The course design required vigilant reading of AI newsletters and technology authors, offering students a chance to actively participate in the design and progression of the course.
Lawrenceville took the approach that an ethical lens was more relevant and purposeful than any focus on coding or building large language models, and this turned out to be quite prescient. Because the technology associated with AI is progressing at such a torrid pace, academic work must be grounded in deeper issues and essential questions. The student evaluations of the course were excellent and cited the content as relevant, purposeful, and joyful.
Coursework for the 2024–2025 academic year at Lawrenceville will include a capstone course on AI. This course is structured around invited speakers and a final course project that targets a campus need.
Communicating our evolving approach to AI has required close coordination with public affairs, alumni affairs, administration, and many other departments across campus. Reflective thinking on goals, limitations, and ethics is constant. Regular presentations to campus departments, alumni groups, campus leadership, and at parents’ weekends have been an essential component.
Possibilities Abound
Linking mission-driven learning with real-life problem-solving at Lawrenceville has helped build awareness of social and ethical considerations of AI, digital literacy, and civil discourse. One of the most unique approaches has been for students to develop and test use cases for practical application of AI tools on campus.
After meeting with foreign language, history, English, dining services, sports medicine, public safety, alumni engagement, finance, and communications departments, we worked to establish current and projected data needs and explore analytical goals within and across departments. The goal was to formulate feedback loops linking academic and operational realms on campus while creating real and purposeful collaborative opportunities for students. This active learning framework mirrors new technology evaluation and implementation in corporate environments. Students can see and evaluate the limitations of AI; amplification of bias; regulatory and organizational compliance; individual privacy; and a wide range of data collection, storage, and processing issues.

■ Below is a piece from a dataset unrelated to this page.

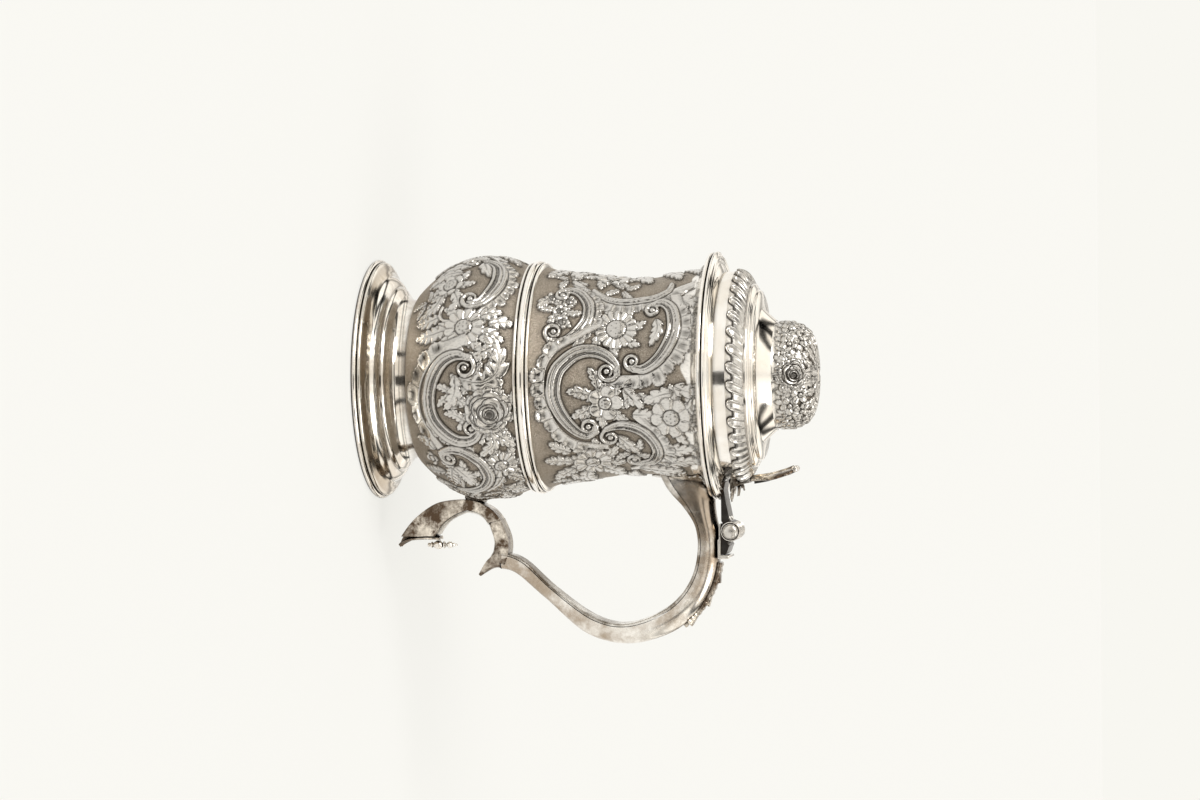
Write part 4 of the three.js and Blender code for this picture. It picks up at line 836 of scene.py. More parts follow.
# Girdle band
# A drawn silver moulding with reeds between fillets, bent to a ring and soldered round the join of belly
# and waist.
girdle_face = [(50.2, 71.5), (50.9, 71.6)] + arc((50.9, 72.35), 0.75, -60, 75, 5)
girdle_face += [(50.5, 73.1), (50.5, 73.35)] + arc((50.6, 75.1), 1.85, -70, 70, 12)
girdle_face += [(50.5, 76.85), (50.5, 77.1)] + arc((50.7, 77.75), 0.7, -60, 80, 5)
girdle_face += [(50.3, 78.6), (49.4, 78.7), (49.4, 71.5), (50.2, 71.5)]
girdle = turned("girdle_moulding", girdle_face)
fit(girdle, "tankard", "silver", bright_silver, "girdle_band")

# Lid
# Raised from sheet silver: a flange over the lip, an upright wall, a shoulder chased with gadroons, and
# small steps to a flat plate. The gadroons are matted like the body, but rubbed brighter.
lid_under = 154.9
bright_matting = ((0.8, 0.75, 0.67), (0.92, 0.88, 0.81), (0.97, 0.94, 0.89))
gadroon_silver = chased("gadroon silver", bright_matting, 0.26)
lid_face = arc((54.75, lid_under + 0.6), 0.6, -90, 90, 6) + [(54.1, 156.4)]
lid_face += arc((53, 156.5), 0.75, 20, 160, 5) + [(51.9, 156.8)]
lid_face += arc((50.8, 156.9), 0.7, 20, 160, 5) + smooth_line([(49.9, 157.1), (48, 157.9), (46.6, 158.4)], 4)
lid_face += smooth_line([(46.2, 158.6), (46.3, 161.5), (46.35, 163.9)], 4)
lid_face += [(45.9, 164.3), (45.4, 166.6), (44, 168.5), (42.2, 169.9), (41.2, 170.4)]
lid_face += [(40.9, 171.25)] + arc((39.7, 171.7), 1.1, 0, 85, 6)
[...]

Through a variety of vehicles, including senior projects, independent study, and volunteer work, Lawrenceville has created opportunities for students to build and test large language models, evaluate anonymized datasets, explore predictive analytics, and streamline workflow in unexpected ways across campus. These individual or small-group projects have helped turn timely, actionable data into insights and established future campus service opportunities for students.
AI integration requires finding balance for educators, administrators, and students — all with varying levels of interest and experience — to grow as learners while accounting for the limitations of AI, including data privacy and copyright violations, error rates, and hallucinations. Also, the difference between transparency and explainability of AI tools might limit widespread acceptance of AI-generated materials and products.
Our call to action as independent school leaders is to provide opportunities for students that move education from transactional to transformational. AI can be our catalyst in that process.